Der Preis dafür ist hoch. Wenige Tage, nachdem die Staatsanwaltschaft Nabil B. als Kronzeugen präsentiert hatte, wurde sein unbescholtener Bruder Reduan, Direktor einer Reklameagentur in Amsterdam, im März 2018 kaltblütig erschossen. Im Herbst 2019 traf es den Anwalt von NabilB., er starb noch am Tatort, ebenfalls in Amsterdam. Der Justizminister sprach von einem Anschlag auf den Rechtsstaat.
Wenige Monate zuvor hatten die Behörden de Vries gewarnt, auch er stehe auf der Todesliste von Taghi. Der Kriminalreporter lässt sich nicht beeindrucken. Als NabilB. nach dem Tod des Anwalts Derk Wiersum seinen Rechtsbeistand neu organisiert, gewinnt er de Vries als Berater. Es ist der Frühsommer 2020. Einmal mehr hatte der Reporter die Grenzen von Recherche und Berichterstattung überschritten. Selbstmarketing und Eitelkeit, der Glaube an das Prinzip Gerechtigkeit, wohl auch eine Faszination für die Untiefen der menschlichen Seele, wie sie bei Kriminellen zutage kommen, mischen sich.
Doch Taghi, der «Kleine», wurde nun tatsächlich zu de Vries’ Gegner. 2019 hatte ihn die niederländische Polizei in Dubai gefasst. Als junger Mann war Taghi in den Haschischhandel eingestiegen und hatte später auf Kokain umgesattelt. Dabei ging er mit extremer Rücksichtslosigkeit vor, wie die Aussagen von Kronzeuge NabilB. belegen sollen. «Ich brauche Blut», tippte er einmal ins Handy.
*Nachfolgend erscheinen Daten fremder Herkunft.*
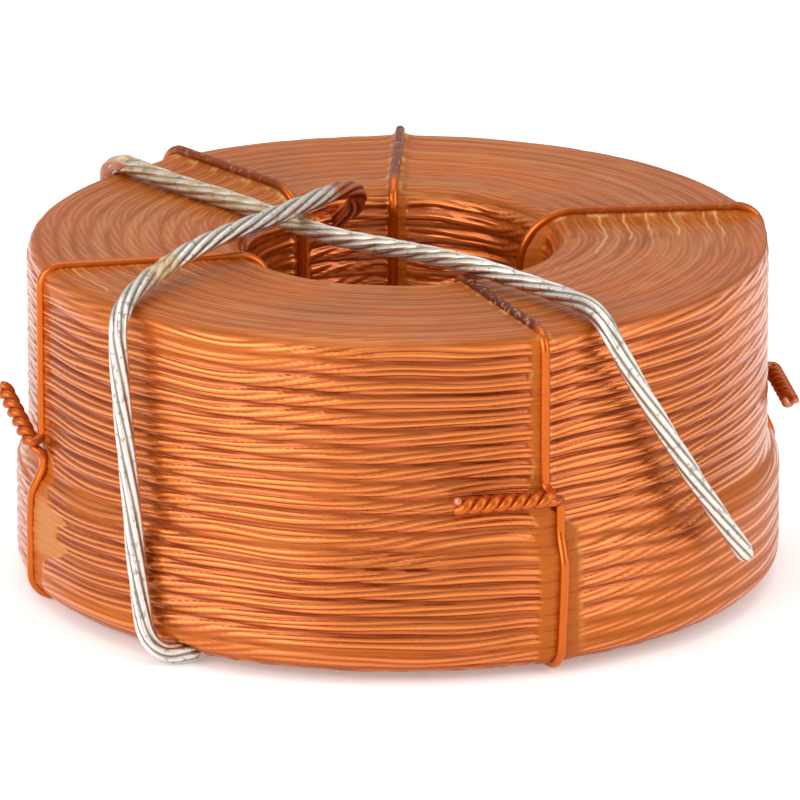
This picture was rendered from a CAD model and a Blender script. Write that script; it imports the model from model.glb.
"""Dresses the air core inductor: waxed turns of stranded wire, five binding wires and two tinned leads.

The coil's axis is Z and it stands on z = 0. Angles run from +X towards +Y. Sizes in the dataclasses are
millimetres, and meshes are made in metres.
"""

import logging
import math
from dataclasses import dataclass, field
from enum import Enum

import bmesh
import bpy
import numpy as np
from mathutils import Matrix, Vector


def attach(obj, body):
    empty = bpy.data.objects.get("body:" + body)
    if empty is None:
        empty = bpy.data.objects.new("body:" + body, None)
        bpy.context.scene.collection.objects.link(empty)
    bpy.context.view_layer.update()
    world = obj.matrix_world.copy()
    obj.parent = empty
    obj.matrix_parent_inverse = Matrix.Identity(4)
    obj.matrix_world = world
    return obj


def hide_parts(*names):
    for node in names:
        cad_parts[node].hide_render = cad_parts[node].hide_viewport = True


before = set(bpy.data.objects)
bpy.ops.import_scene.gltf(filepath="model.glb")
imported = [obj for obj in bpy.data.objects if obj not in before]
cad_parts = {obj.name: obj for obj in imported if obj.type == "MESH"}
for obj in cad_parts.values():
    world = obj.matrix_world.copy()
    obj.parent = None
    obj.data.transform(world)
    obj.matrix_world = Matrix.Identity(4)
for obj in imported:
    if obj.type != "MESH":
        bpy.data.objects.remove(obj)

log = logging.getLogger("inductor")
MM = 0.001
TURN = 2.0 * math.pi
EIGHTH = math.pi / 4.0
ARC_POINTS = 40
FAR = 99.0
TIP_BULGE = 0.12
HIDDEN = -1.0
Array = np.ndarray
Colour = tuple[float, float, float]
Point = tuple[float, float, float]


class Face(Enum):
    """The stretches that the coil's skin is made in, named by where they lie."""

    UPPER_WALL = "upper_wall_turns"
    LOWER_WALL = "lower_wall_turns"
    TOP = "top_turns"
    BORE = "bore_turns"
    UNDERSIDE = "underside_turns"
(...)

De Vries hat das nicht abgeschreckt. Er sei von Natur aus nicht ängstlich, erklärte er unbeirrbar noch vor wenigen Wochen. Ein Kriminalreporter, der in einer brenzligen Situation finde, nun werde ihm die Sache zu gefährlich, sollte besser für eine Frauenzeitschrift arbeiten, sagte de Vries. Ein Macho ist er auch.